■ INFORMATION SUPPLIED ■
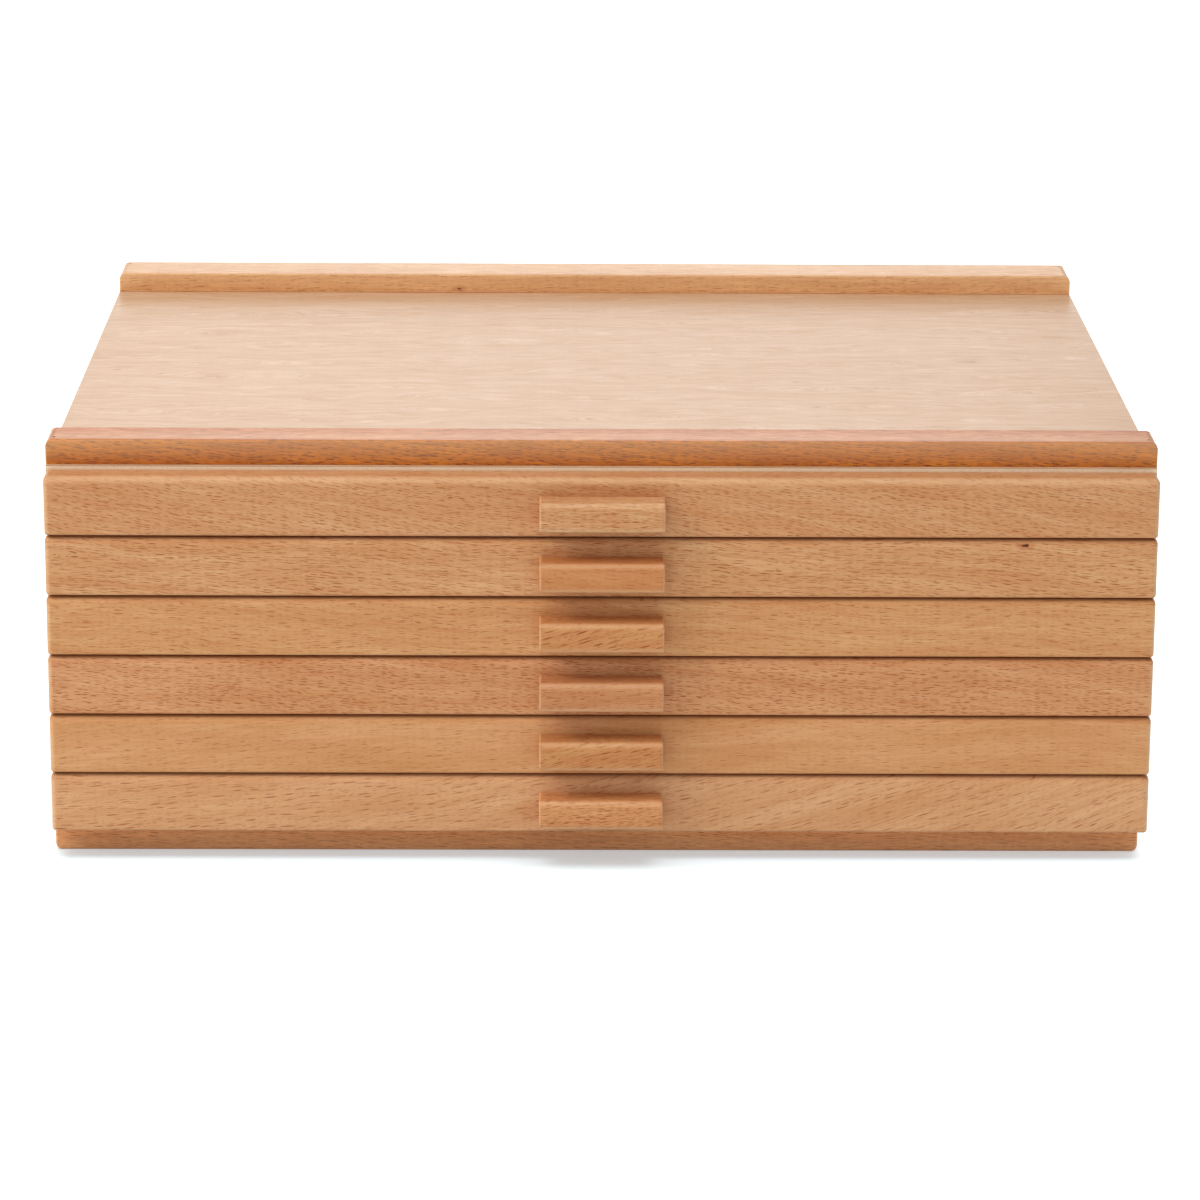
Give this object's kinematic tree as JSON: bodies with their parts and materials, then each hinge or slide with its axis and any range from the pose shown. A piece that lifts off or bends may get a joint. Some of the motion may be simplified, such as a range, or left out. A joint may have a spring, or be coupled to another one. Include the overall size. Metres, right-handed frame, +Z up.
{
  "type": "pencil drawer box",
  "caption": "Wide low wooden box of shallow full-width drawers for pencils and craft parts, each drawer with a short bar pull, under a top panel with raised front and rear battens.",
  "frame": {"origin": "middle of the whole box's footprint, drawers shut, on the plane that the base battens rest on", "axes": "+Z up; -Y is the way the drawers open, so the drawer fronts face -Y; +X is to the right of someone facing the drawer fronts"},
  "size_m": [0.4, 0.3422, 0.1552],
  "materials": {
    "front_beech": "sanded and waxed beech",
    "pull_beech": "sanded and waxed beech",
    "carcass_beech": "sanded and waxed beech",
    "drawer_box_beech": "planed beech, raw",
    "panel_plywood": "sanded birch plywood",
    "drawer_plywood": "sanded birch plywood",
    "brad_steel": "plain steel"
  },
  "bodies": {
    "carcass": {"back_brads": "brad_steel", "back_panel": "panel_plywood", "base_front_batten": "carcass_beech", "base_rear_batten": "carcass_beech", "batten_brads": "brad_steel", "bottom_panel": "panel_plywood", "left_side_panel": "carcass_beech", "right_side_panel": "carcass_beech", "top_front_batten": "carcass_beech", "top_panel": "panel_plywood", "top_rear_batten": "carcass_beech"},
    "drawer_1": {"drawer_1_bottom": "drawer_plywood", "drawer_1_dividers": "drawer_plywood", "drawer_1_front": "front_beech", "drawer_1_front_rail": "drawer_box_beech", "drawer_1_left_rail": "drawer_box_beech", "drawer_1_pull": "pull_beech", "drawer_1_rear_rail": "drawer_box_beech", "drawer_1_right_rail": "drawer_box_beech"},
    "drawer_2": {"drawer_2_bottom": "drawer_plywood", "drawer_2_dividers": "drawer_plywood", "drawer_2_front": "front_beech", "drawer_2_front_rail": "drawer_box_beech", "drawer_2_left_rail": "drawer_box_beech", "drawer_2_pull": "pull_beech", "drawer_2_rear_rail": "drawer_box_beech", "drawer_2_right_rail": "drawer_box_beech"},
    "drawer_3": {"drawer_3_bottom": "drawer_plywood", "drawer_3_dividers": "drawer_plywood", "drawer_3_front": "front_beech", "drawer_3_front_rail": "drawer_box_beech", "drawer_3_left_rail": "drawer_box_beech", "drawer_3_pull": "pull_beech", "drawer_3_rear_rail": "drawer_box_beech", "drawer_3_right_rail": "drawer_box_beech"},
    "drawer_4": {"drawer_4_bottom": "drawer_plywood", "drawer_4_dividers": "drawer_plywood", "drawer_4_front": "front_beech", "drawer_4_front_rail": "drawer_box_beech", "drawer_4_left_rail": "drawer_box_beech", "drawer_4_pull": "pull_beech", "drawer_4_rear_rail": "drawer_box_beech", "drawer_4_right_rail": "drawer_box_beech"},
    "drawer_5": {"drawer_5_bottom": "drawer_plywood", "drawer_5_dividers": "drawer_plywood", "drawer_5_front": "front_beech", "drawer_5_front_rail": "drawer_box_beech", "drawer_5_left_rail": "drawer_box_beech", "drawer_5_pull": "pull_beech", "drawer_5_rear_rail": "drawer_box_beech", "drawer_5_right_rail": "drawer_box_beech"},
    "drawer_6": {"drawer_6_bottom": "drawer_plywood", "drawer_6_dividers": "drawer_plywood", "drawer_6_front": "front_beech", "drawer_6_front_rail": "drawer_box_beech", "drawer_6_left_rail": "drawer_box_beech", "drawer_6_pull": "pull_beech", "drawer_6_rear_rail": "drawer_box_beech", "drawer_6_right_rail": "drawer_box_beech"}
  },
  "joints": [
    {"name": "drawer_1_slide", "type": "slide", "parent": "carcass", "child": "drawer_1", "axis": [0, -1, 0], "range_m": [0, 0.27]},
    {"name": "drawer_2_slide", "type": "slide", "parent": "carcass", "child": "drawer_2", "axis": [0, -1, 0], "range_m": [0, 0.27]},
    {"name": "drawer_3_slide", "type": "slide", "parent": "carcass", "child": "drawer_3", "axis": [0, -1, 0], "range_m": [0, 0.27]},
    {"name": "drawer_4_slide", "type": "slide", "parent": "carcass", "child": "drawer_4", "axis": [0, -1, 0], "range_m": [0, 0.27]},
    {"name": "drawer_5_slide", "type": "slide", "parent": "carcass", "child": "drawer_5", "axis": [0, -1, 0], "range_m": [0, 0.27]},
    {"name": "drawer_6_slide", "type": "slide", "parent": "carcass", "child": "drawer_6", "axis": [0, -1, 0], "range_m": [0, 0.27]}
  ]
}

■ SET PROBLEM ■
Gather every line from the listing above in which the word "that" appears.

■ EXERCISE ANSWER ■
Give this object's kinematic tree as JSON: bodies with their parts and materials, then each hinge or slide with its axis and any range from the pose shown. A piece that lifts off or bends may get a joint. Some of the motion may be simplified, such as a range, or left out. A joint may have a spring, or be coupled to another one. Include the overall size. Metres, right-handed frame, +Z up.
  "frame": {"origin": "middle of the whole box's footprint, drawers shut, on the plane that the base battens rest on", "axes": "+Z up; -Y is the way the drawers open, so the drawer fronts face -Y; +X is to the right of someone facing the drawer fronts"},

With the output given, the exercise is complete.